Technically the market has stalled with the S&P 500 stuck under resistance near the 1100 level. If the index can breakout the next test is resistance near the simple 200-dma around 1,110-1,112 and then the 1,120 area. If the index rolls over I would look for very short-term support near the 1065 area. Thus far the S&P 500 remains in a bearish pattern of lower highs and lower lows.
Chart of the S&P 500 index:
The rally in the NASDAQ has stalled right at technical resistance with its 50 and 200-dma, which is conveniently located near the 2250 level. If the rally continues we can look for resistance near 2300. On a pullback look for support near 2150.
Chart of the NASDAQ index:
The situation in the small cap Russell 2000 is very similar. The oversold bounce has stalled near resistance. You can see this resistance near its 200-dma and the 640 level. All of the major indices still have a bearish trend of lower highs and lower lows.
Chart of the Russell 2000 index:
I cautioned readers last week that the rally was probably short-term and the duration of any rally would depend on corporate earnings and guidance. Tomorrow we're going to hear earnings from BAC and Citigroup. Plus we'll hear from market bellwether General Electric (GE). Next week there will be a virtual flood of earnings reports. Friday will also bring the CPI results and Michigan Consumer Sentiment report. Economists are expecting the CPI to fall -0.1% and the Michigan Sentiment numbers to slip from 76.0 to 74.5.

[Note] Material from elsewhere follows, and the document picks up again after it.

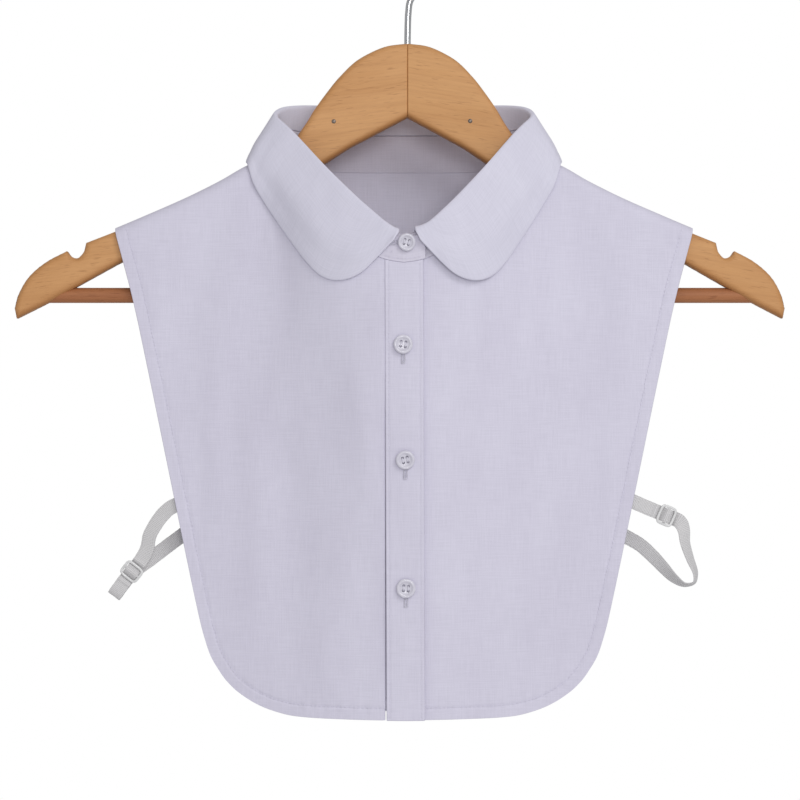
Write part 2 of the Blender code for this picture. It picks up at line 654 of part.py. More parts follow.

I'm not suggesting this oversold bounce is over yet but short-term traders may want to be looking for a bearish reversal in the next several days as a possible entry point. Tomorrow could see a lot of volatility. News from BP that they have successfully stopped the leak, even short-term, is bullish for BP and bullish from a psychological standpoint. News that Goldman Sachs has settled with the SEC is a huge market positive and should fuel gains for the banking sector. However, this could be derailed if BAC or C really disappoints in their earnings report. Reaction to GOOG's earnings report is certainly bearish and could weigh heavily on the NASDAQ.